GOAL:
Present the following entries again, word for word and in full.

INPUT RECORDS:

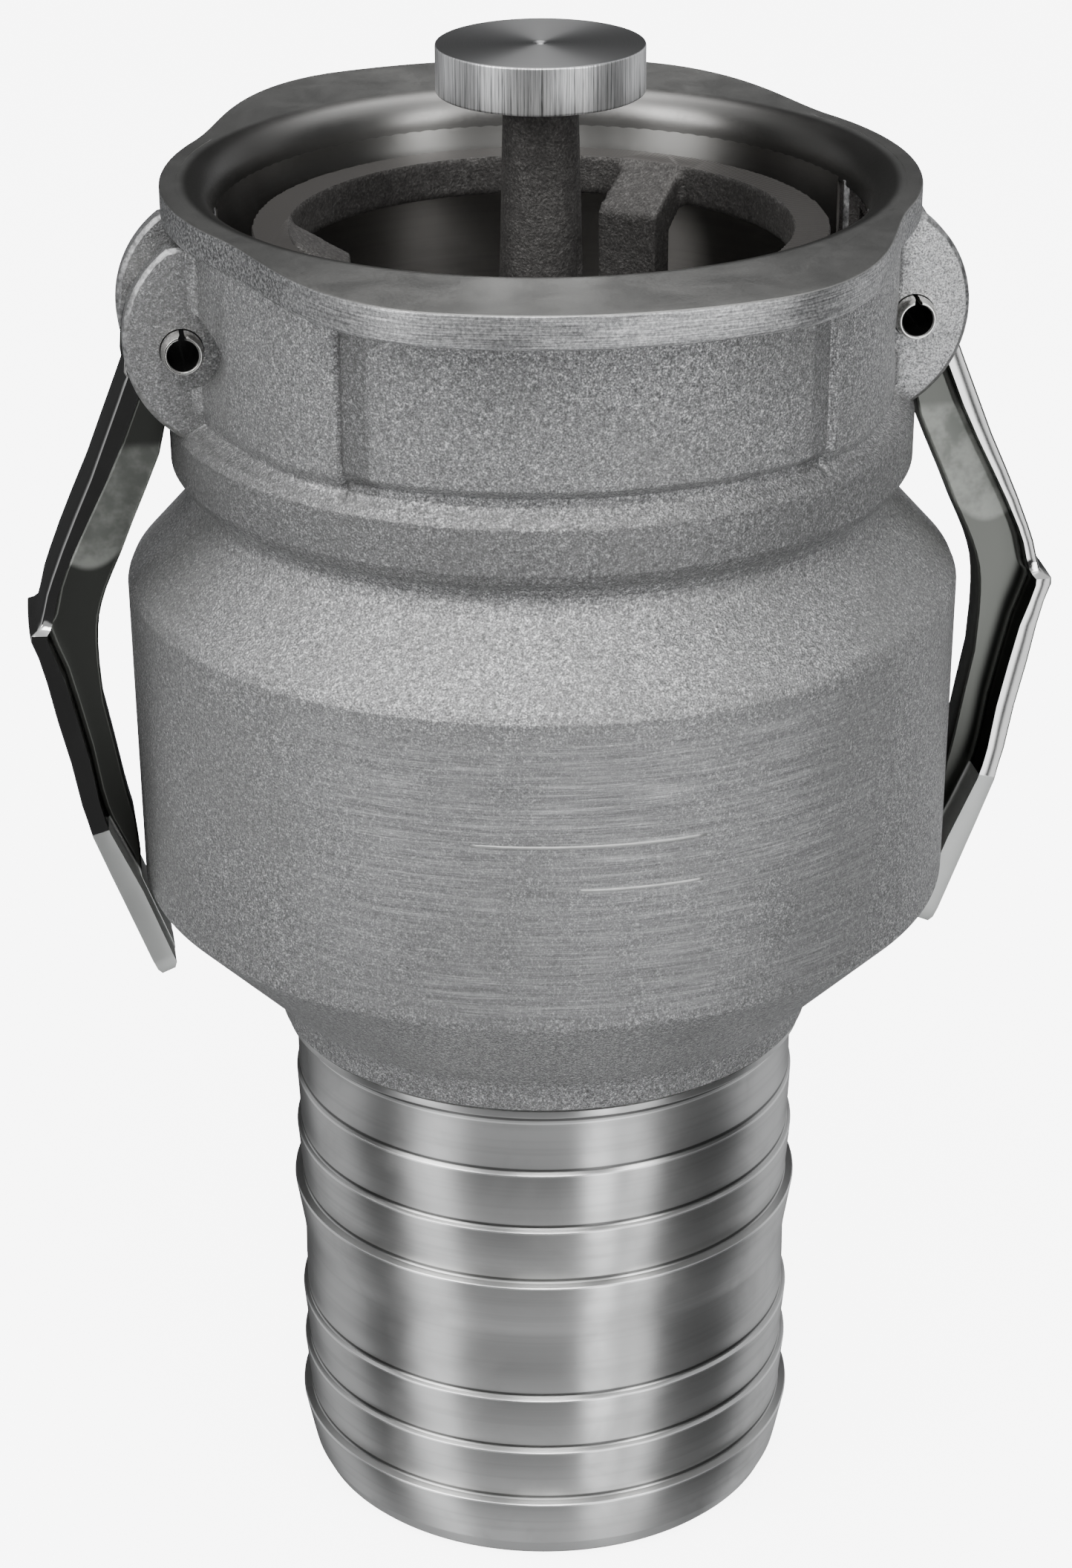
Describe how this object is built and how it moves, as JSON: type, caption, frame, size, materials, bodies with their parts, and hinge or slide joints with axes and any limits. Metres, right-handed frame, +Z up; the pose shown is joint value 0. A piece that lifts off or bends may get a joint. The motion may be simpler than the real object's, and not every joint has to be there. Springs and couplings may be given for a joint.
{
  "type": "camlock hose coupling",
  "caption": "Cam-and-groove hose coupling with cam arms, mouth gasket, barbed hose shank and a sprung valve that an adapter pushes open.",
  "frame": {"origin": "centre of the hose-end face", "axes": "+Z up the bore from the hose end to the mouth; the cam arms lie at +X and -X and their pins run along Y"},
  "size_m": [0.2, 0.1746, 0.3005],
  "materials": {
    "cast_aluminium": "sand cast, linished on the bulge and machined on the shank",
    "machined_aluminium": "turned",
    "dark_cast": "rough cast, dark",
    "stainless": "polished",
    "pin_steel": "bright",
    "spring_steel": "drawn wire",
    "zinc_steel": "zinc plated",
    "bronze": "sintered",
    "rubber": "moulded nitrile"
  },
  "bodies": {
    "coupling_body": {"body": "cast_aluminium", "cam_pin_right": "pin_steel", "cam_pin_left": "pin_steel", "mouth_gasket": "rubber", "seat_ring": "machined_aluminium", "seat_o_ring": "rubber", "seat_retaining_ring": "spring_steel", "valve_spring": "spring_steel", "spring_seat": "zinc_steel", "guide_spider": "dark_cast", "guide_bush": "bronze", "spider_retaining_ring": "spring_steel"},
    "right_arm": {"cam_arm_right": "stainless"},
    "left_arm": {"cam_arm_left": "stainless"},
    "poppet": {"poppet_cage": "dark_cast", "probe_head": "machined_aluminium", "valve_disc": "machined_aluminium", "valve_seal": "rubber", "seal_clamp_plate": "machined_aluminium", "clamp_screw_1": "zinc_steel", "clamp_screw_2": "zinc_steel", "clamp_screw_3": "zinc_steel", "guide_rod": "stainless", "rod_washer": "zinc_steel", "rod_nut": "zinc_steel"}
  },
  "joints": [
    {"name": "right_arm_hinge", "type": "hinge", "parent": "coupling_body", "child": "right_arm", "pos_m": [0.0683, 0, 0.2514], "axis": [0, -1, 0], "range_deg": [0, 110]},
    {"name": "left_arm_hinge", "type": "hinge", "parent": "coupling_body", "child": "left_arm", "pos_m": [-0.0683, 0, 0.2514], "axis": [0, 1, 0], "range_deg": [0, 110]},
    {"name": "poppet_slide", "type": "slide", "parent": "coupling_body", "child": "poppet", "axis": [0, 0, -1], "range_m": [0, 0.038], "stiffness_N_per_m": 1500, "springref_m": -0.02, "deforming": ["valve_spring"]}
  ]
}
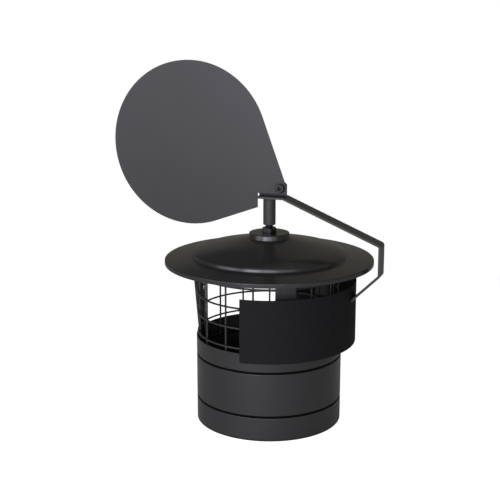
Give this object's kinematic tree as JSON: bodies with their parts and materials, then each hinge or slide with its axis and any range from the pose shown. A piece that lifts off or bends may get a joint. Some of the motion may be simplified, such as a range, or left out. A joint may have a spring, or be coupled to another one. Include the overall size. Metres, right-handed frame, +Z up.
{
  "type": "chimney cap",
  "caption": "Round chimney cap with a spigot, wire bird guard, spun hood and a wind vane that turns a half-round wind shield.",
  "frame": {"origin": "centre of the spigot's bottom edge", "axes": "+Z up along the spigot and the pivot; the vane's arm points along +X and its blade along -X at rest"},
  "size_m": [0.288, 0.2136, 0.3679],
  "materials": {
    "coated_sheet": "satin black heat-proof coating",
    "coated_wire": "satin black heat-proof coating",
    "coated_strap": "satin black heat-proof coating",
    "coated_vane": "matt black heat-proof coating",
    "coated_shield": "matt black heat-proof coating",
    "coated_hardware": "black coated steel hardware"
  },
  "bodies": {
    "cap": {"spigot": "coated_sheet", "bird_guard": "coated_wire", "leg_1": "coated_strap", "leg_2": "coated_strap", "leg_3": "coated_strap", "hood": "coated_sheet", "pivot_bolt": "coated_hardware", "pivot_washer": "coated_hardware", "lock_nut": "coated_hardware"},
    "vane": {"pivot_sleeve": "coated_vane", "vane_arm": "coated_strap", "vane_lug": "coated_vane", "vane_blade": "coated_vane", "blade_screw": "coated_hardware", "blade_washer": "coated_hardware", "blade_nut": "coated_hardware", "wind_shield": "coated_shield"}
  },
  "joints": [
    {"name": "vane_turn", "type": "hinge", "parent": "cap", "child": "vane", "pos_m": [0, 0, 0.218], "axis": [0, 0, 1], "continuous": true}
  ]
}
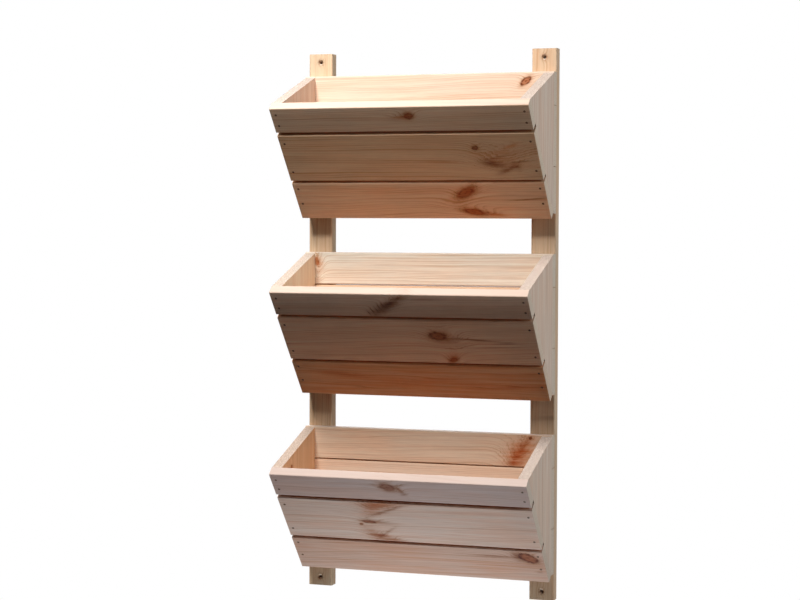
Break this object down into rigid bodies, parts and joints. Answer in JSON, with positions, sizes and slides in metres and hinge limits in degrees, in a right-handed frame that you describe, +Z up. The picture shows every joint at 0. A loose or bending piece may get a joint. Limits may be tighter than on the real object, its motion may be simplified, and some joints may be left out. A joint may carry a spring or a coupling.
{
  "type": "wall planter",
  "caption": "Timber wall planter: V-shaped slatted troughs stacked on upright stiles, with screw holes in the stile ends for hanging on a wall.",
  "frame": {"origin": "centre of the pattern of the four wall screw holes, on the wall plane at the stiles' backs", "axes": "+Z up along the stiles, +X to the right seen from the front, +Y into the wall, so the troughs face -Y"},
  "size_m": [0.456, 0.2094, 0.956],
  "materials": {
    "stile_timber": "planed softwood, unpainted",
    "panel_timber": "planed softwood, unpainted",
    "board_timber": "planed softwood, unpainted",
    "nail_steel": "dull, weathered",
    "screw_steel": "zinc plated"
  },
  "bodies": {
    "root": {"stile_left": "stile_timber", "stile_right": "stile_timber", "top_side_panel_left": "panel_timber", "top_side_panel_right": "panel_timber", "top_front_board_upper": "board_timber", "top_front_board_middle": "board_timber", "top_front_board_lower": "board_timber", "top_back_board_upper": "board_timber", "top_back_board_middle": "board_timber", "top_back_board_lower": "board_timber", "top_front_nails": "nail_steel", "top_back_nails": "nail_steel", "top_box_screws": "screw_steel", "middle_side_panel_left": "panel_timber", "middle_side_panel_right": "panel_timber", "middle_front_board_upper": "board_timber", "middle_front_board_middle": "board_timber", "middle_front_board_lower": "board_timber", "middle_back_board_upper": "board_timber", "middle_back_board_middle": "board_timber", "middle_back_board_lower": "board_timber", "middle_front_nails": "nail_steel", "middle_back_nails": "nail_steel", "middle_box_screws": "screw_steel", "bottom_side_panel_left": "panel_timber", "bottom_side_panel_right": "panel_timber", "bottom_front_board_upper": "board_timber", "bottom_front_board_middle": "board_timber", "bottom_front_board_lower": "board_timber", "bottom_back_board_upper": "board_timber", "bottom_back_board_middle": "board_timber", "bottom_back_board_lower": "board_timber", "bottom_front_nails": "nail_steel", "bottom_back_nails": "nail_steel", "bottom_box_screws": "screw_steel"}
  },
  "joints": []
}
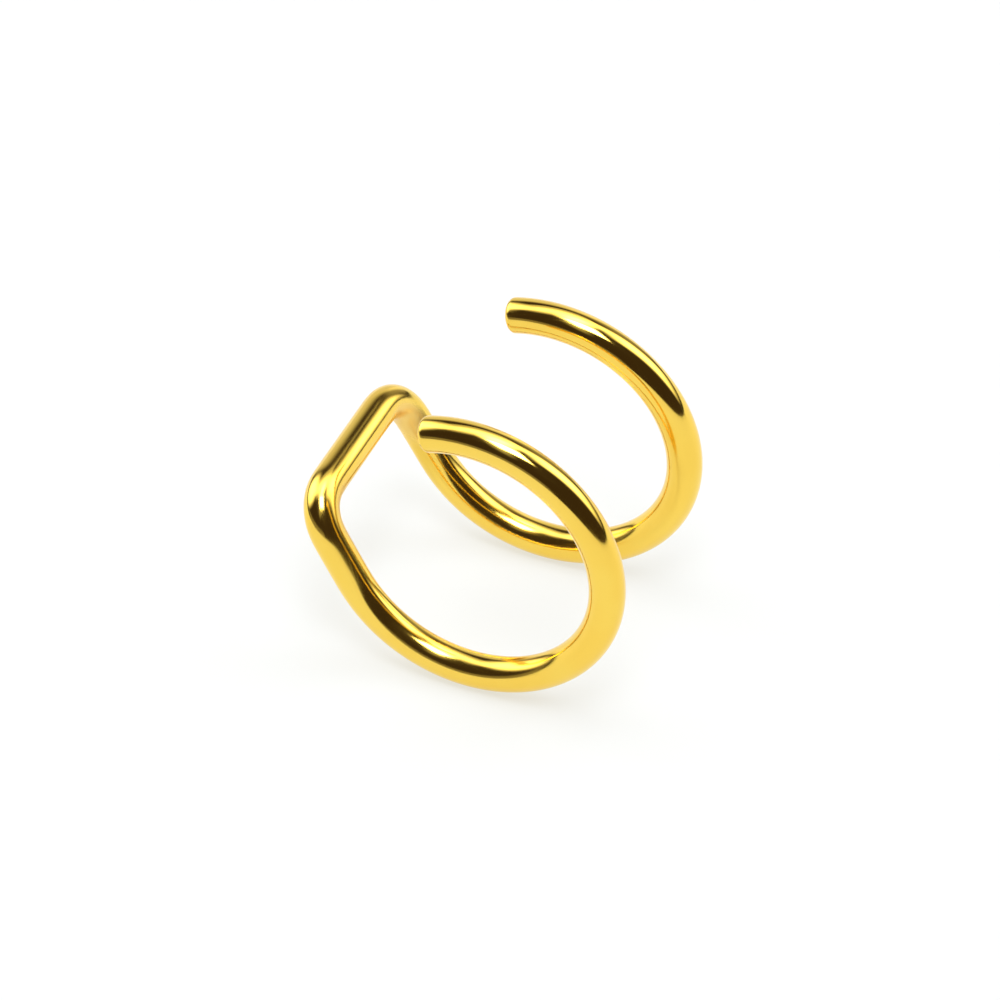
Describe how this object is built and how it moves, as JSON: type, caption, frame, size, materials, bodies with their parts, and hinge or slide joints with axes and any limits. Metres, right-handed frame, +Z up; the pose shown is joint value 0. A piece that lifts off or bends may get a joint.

OUTPUT:
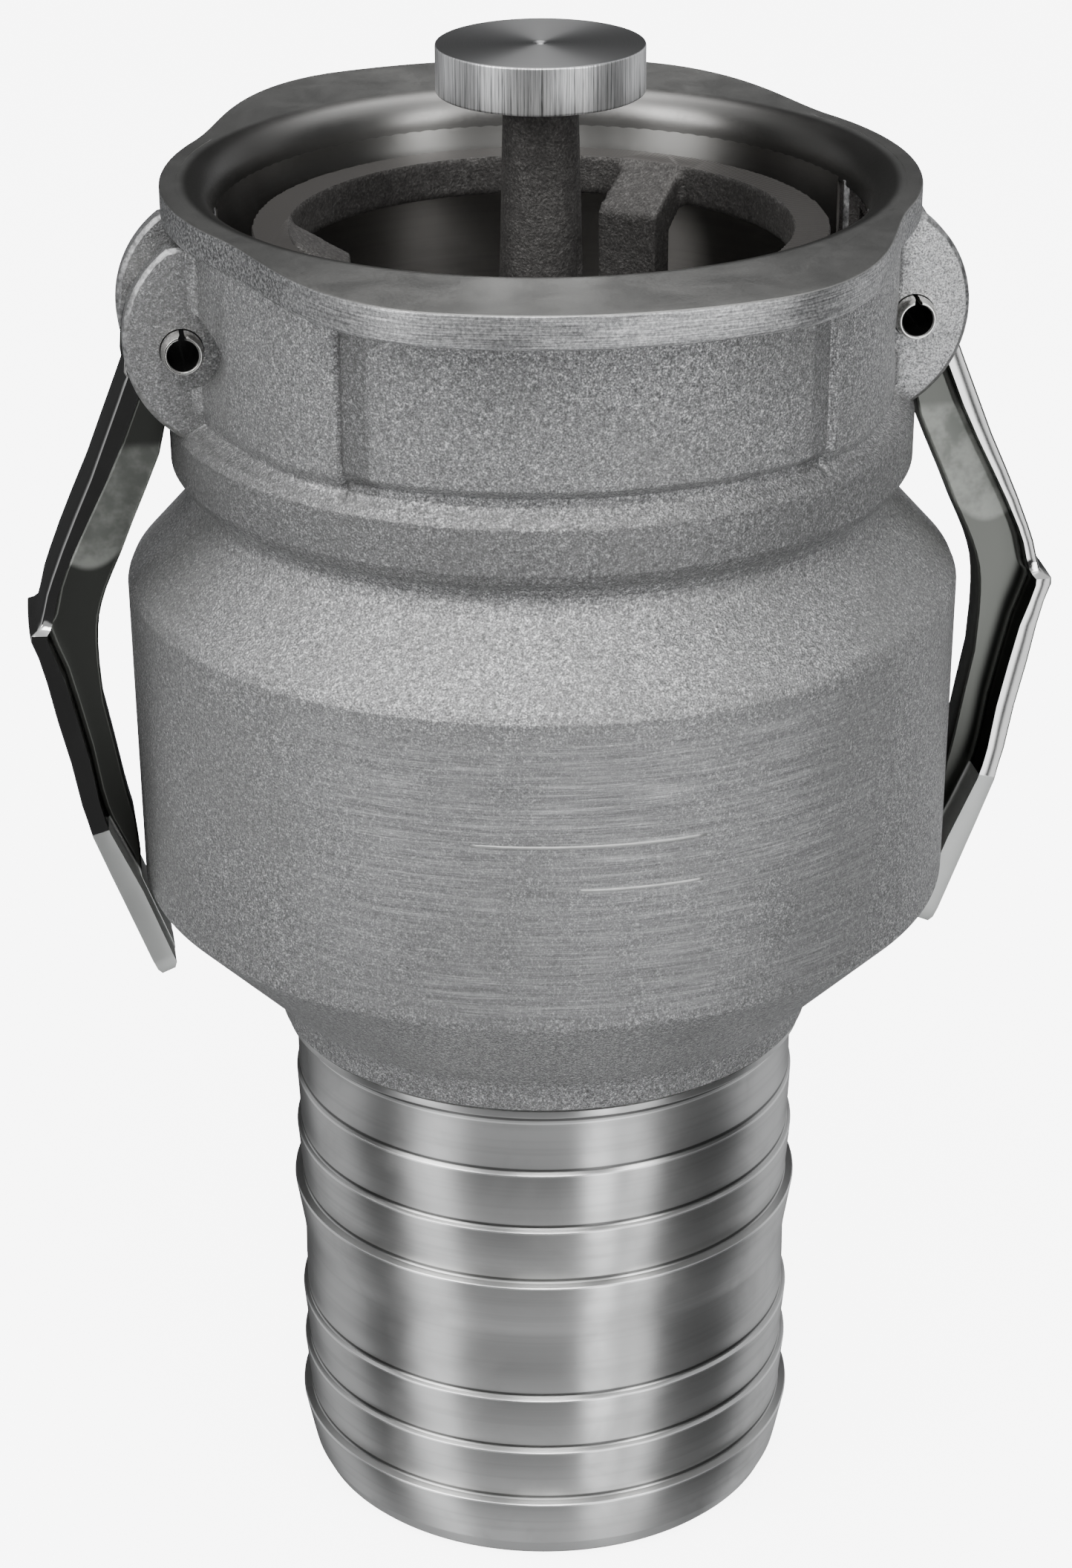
Describe how this object is built and how it moves, as JSON: type, caption, frame, size, materials, bodies with their parts, and hinge or slide joints with axes and any limits. Metres, right-handed frame, +Z up; the pose shown is joint value 0. A piece that lifts off or bends may get a joint. The motion may be simpler than the real object's, and not every joint has to be there. Springs and couplings may be given for a joint.
{
  "type": "camlock hose coupling",
  "caption": "Cam-and-groove hose coupling with cam arms, mouth gasket, barbed hose shank and a sprung valve that an adapter pushes open.",
  "frame": {"origin": "centre of the hose-end face", "axes": "+Z up the bore from the hose end to the mouth; the cam arms lie at +X and -X and their pins run along Y"},
  "size_m": [0.2, 0.1746, 0.3005],
  "materials": {
    "cast_aluminium": "sand cast, linished on the bulge and machined on the shank",
    "machined_aluminium": "turned",
    "dark_cast": "rough cast, dark",
    "stainless": "polished",
    "pin_steel": "bright",
    "spring_steel": "drawn wire",
    "zinc_steel": "zinc plated",
    "bronze": "sintered",
    "rubber": "moulded nitrile"
  },
  "bodies": {
    "coupling_body": {"body": "cast_aluminium", "cam_pin_right": "pin_steel", "cam_pin_left": "pin_steel", "mouth_gasket": "rubber", "seat_ring": "machined_aluminium", "seat_o_ring": "rubber", "seat_retaining_ring": "spring_steel", "valve_spring": "spring_steel", "spring_seat": "zinc_steel", "guide_spider": "dark_cast", "guide_bush": "bronze", "spider_retaining_ring": "spring_steel"},
    "right_arm": {"cam_arm_right": "stainless"},
    "left_arm": {"cam_arm_left": "stainless"},
    "poppet": {"poppet_cage": "dark_cast", "probe_head": "machined_aluminium", "valve_disc": "machined_aluminium", "valve_seal": "rubber", "seal_clamp_plate": "machined_aluminium", "clamp_screw_1": "zinc_steel", "clamp_screw_2": "zinc_steel", "clamp_screw_3": "zinc_steel", "guide_rod": "stainless", "rod_washer": "zinc_steel", "rod_nut": "zinc_steel"}
  },
  "joints": [
    {"name": "right_arm_hinge", "type": "hinge", "parent": "coupling_body", "child": "right_arm", "pos_m": [0.0683, 0, 0.2514], "axis": [0, -1, 0], "range_deg": [0, 110]},
    {"name": "left_arm_hinge", "type": "hinge", "parent": "coupling_body", "child": "left_arm", "pos_m": [-0.0683, 0, 0.2514], "axis": [0, 1, 0], "range_deg": [0, 110]},
    {"name": "poppet_slide", "type": "slide", "parent": "coupling_body", "child": "poppet", "axis": [0, 0, -1], "range_m": [0, 0.038], "stiffness_N_per_m": 1500, "springref_m": -0.02, "deforming": ["valve_spring"]}
  ]
}
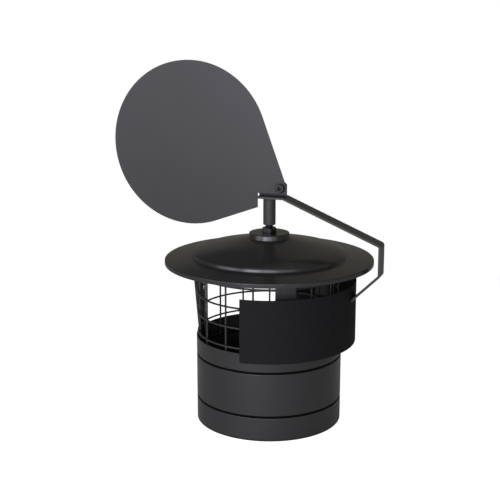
Give this object's kinematic tree as JSON: bodies with their parts and materials, then each hinge or slide with its axis and any range from the pose shown. A piece that lifts off or bends may get a joint. Some of the motion may be simplified, such as a range, or left out. A joint may have a spring, or be coupled to another one. Include the overall size. Metres, right-handed frame, +Z up.
{
  "type": "chimney cap",
  "caption": "Round chimney cap with a spigot, wire bird guard, spun hood and a wind vane that turns a half-round wind shield.",
  "frame": {"origin": "centre of the spigot's bottom edge", "axes": "+Z up along the spigot and the pivot; the vane's arm points along +X and its blade along -X at rest"},
  "size_m": [0.288, 0.2136, 0.3679],
  "materials": {
    "coated_sheet": "satin black heat-proof coating",
    "coated_wire": "satin black heat-proof coating",
    "coated_strap": "satin black heat-proof coating",
    "coated_vane": "matt black heat-proof coating",
    "coated_shield": "matt black heat-proof coating",
    "coated_hardware": "black coated steel hardware"
  },
  "bodies": {
    "cap": {"spigot": "coated_sheet", "bird_guard": "coated_wire", "leg_1": "coated_strap", "leg_2": "coated_strap", "leg_3": "coated_strap", "hood": "coated_sheet", "pivot_bolt": "coated_hardware", "pivot_washer": "coated_hardware", "lock_nut": "coated_hardware"},
    "vane": {"pivot_sleeve": "coated_vane", "vane_arm": "coated_strap", "vane_lug": "coated_vane", "vane_blade": "coated_vane", "blade_screw": "coated_hardware", "blade_washer": "coated_hardware", "blade_nut": "coated_hardware", "wind_shield": "coated_shield"}
  },
  "joints": [
    {"name": "vane_turn", "type": "hinge", "parent": "cap", "child": "vane", "pos_m": [0, 0, 0.218], "axis": [0, 0, 1], "continuous": true}
  ]
}
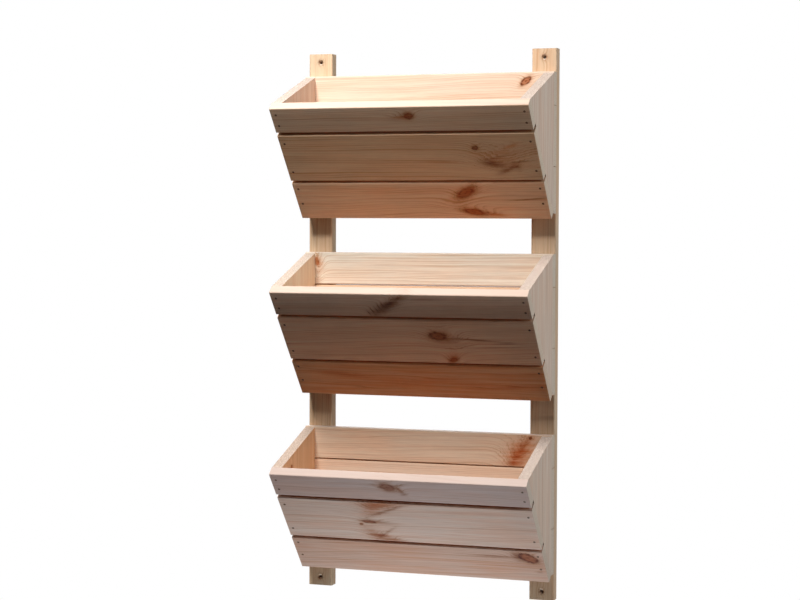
Break this object down into rigid bodies, parts and joints. Answer in JSON, with positions, sizes and slides in metres and hinge limits in degrees, in a right-handed frame that you describe, +Z up. The picture shows every joint at 0. A loose or bending piece may get a joint. Limits may be tighter than on the real object, its motion may be simplified, and some joints may be left out. A joint may carry a spring or a coupling.
{
  "type": "wall planter",
  "caption": "Timber wall planter: V-shaped slatted troughs stacked on upright stiles, with screw holes in the stile ends for hanging on a wall.",
  "frame": {"origin": "centre of the pattern of the four wall screw holes, on the wall plane at the stiles' backs", "axes": "+Z up along the stiles, +X to the right seen from the front, +Y into the wall, so the troughs face -Y"},
  "size_m": [0.456, 0.2094, 0.956],
  "materials": {
    "stile_timber": "planed softwood, unpainted",
    "panel_timber": "planed softwood, unpainted",
    "board_timber": "planed softwood, unpainted",
    "nail_steel": "dull, weathered",
    "screw_steel": "zinc plated"
  },
  "bodies": {
    "root": {"stile_left": "stile_timber", "stile_right": "stile_timber", "top_side_panel_left": "panel_timber", "top_side_panel_right": "panel_timber", "top_front_board_upper": "board_timber", "top_front_board_middle": "board_timber", "top_front_board_lower": "board_timber", "top_back_board_upper": "board_timber", "top_back_board_middle": "board_timber", "top_back_board_lower": "board_timber", "top_front_nails": "nail_steel", "top_back_nails": "nail_steel", "top_box_screws": "screw_steel", "middle_side_panel_left": "panel_timber", "middle_side_panel_right": "panel_timber", "middle_front_board_upper": "board_timber", "middle_front_board_middle": "board_timber", "middle_front_board_lower": "board_timber", "middle_back_board_upper": "board_timber", "middle_back_board_middle": "board_timber", "middle_back_board_lower": "board_timber", "middle_front_nails": "nail_steel", "middle_back_nails": "nail_steel", "middle_box_screws": "screw_steel", "bottom_side_panel_left": "panel_timber", "bottom_side_panel_right": "panel_timber", "bottom_front_board_upper": "board_timber", "bottom_front_board_middle": "board_timber", "bottom_front_board_lower": "board_timber", "bottom_back_board_upper": "board_timber", "bottom_back_board_middle": "board_timber", "bottom_back_board_lower": "board_timber", "bottom_front_nails": "nail_steel", "bottom_back_nails": "nail_steel", "bottom_box_screws": "screw_steel"}
  },
  "joints": []
}
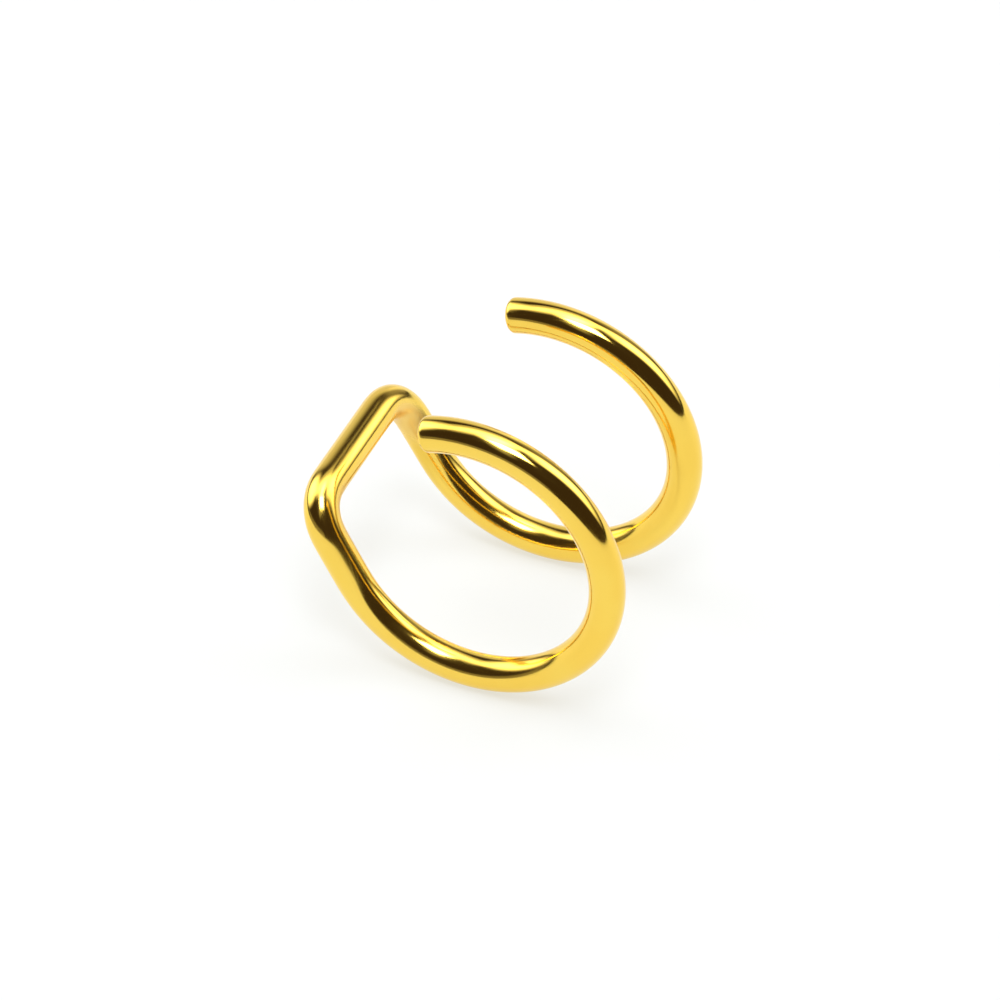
Describe how this object is built and how it moves, as JSON: type, caption, frame, size, materials, bodies with their parts, and hinge or slide joints with axes and any limits. Metres, right-handed frame, +Z up; the pose shown is joint value 0. A piece that lifts off or bends may get a joint.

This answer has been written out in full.